**TASK TO COMPLETE**
Give the data again exactly, from its opening line through the line in which "return np.minimum(np.minimum(x - x0, x1" appears.

>> begin

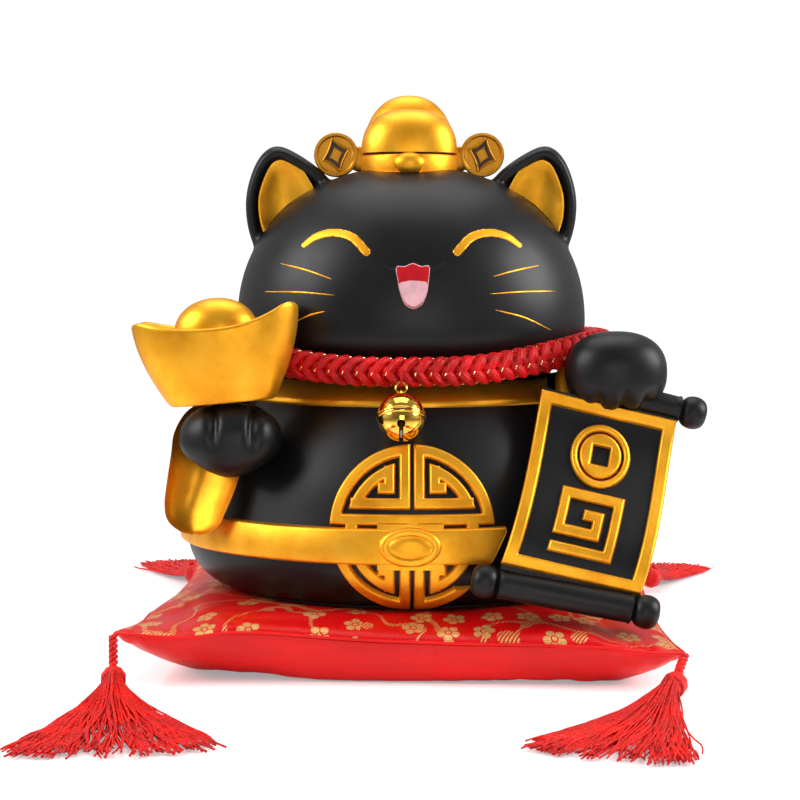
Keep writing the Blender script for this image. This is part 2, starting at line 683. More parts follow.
make_piece("neckline_band", *neckline(), GOLD, replaces=["neckline_band"], finish="gold_paint")

ROUNDEL_LEVEL, ROUNDEL_RADIUS, STROKE, SPACE, HALF_GAP, FIRST = 61.8, 33.8, 4.0, 2.6, 0.95, 8.4


def box_inside(x, z, x0, x1, z0, z1):
    """Distance inside an upright box, negative outside it."""
    return np.minimum(np.minimum(x - x0, x1 - x), np.minimum(z - z0, z1 - z))


def roundel_inside(x, z, upright):
    """Distance inside one half of the roundel: the largest over its arcs and bars, each mirrored in X."""
    z = (z - ROUNDEL_LEVEL) * upright
    right = np.abs(x)
    reach = np.hypot(x, z)
    second = ROUNDEL_RADIUS - STROKE - SPACE
    stem = HALF_GAP + STROKE
    curl = stem + SPACE - 0.2
    foot = FIRST + STROKE + 2.2
    outer = np.minimum(
        np.minimum(ROUNDEL_RADIUS - reach, reach - ROUNDEL_RADIUS + STROKE),
        np.minimum(z - 1.8, right - HALF_GAP)
    )
    if upright < 0:
        outer = np.where((x > 0) & (z < 24.2) & (z > 8), np.minimum(outer, z - 24.2), outer)
    inner = np.minimum(np.minimum(second - reach, reach - second + STROKE), np.minimum(z - FIRST, right - curl))
    parts = [
        outer,
        inner,
        np.minimum(
            box_inside(x, z, -ROUNDEL_RADIUS + 0.3, ROUNDEL_RADIUS - 0.3, 1.8, 1.8 + STROKE),
            ROUNDEL_RADIUS - reach
        ),
        box_inside(right, z, HALF_GAP, stem, FIRST, ROUNDEL_RADIUS - STROKE / 2),
        box_inside(right, z, HALF_GAP, second - STROKE / 2, FIRST, FIRST + STROKE),
        box_inside(right, z, curl, curl + STROKE, foot, second - STROKE + 2),
        box_inside(right, z, curl, curl + STROKE + 2.6, foot, foot + STROKE),
    ]
    if upright > 0:
        parts += [box_inside(x, z, post - 2.4, post + 2.4, -1, 3) for post in (-24.9, 0, 24.9)]
    return np.maximum.reduce(parts)


for upright, name, levels in ((1, "roundel_upper", (59.6, 97.0)), (-1, "roundel_lower", (27.6, 61.2))):
    figure = lambda x, z, upright=upright: roundel_inside(x, z, upright)
    make_piece(
        name, *inlay(torso_front, (-35, 35), levels, 0.32, figure, 2.0, edge=0.7), GOLD, replaces=[name],
        finish="gold_paint"
    )

# ---- Left arm, sleeve and ingot ------------------------------------------------------------------
# The paw on the left is held palm up under a boat-shaped ingot. Its arm comes out of a hanging sleeve, cast
# hollow at the mouth and gilded inside and on its lip.


def swept(route, half_side, half_rise, rows=48, columns=48, power=2.0):
    """Rings along a smooth route: at each point an oval, level across the way and upright along it, whose
    half sizes follow the lists given from start to end."""
    line = along_curve(route, rows)
    way = np.gradient(line, axis=0)
    way /= np.linalg.norm(way, axis=1, keepdims=True)
    side = np.cross(way, [0, 0, 1.0])
    side /= np.linalg.norm(side, axis=1, keepdims=True)
    rise = np.cross(side, way)
    share = np.linspace(0, 1, rows)
    half_side = np.interp(share, np.linspace(0, 1, len(half_side)), half_side)[:, None, None]
    half_rise = np.interp(share, np.linspace(0, 1, len(half_rise)), half_rise)[:, None, None]
    turn = np.linspace(0, 2 * np.pi, columns, endpoint=False)[None, :, None]
    stretch = (np.abs(np.cos(turn)) ** power + np.abs(np.sin(turn)) ** power) ** (-1 / power)
    return (
        line[:, None]
        + side[:, None] * half_side * np.cos(turn) * stretch
        + rise[:, None] * half_rise * np.sin(turn) * stretch
    )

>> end

**SOLVED PROBLEM**
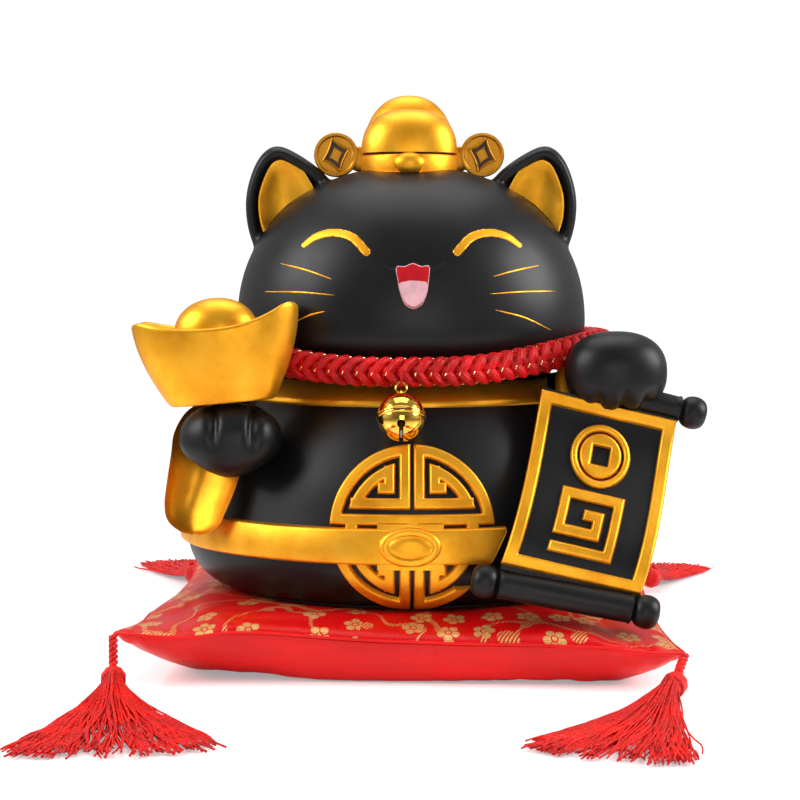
Keep writing the Blender script for this image. This is part 2, starting at line 683. More parts follow.
make_piece("neckline_band", *neckline(), GOLD, replaces=["neckline_band"], finish="gold_paint")

ROUNDEL_LEVEL, ROUNDEL_RADIUS, STROKE, SPACE, HALF_GAP, FIRST = 61.8, 33.8, 4.0, 2.6, 0.95, 8.4


def box_inside(x, z, x0, x1, z0, z1):
    """Distance inside an upright box, negative outside it."""
    return np.minimum(np.minimum(x - x0, x1 - x), np.minimum(z - z0, z1 - z))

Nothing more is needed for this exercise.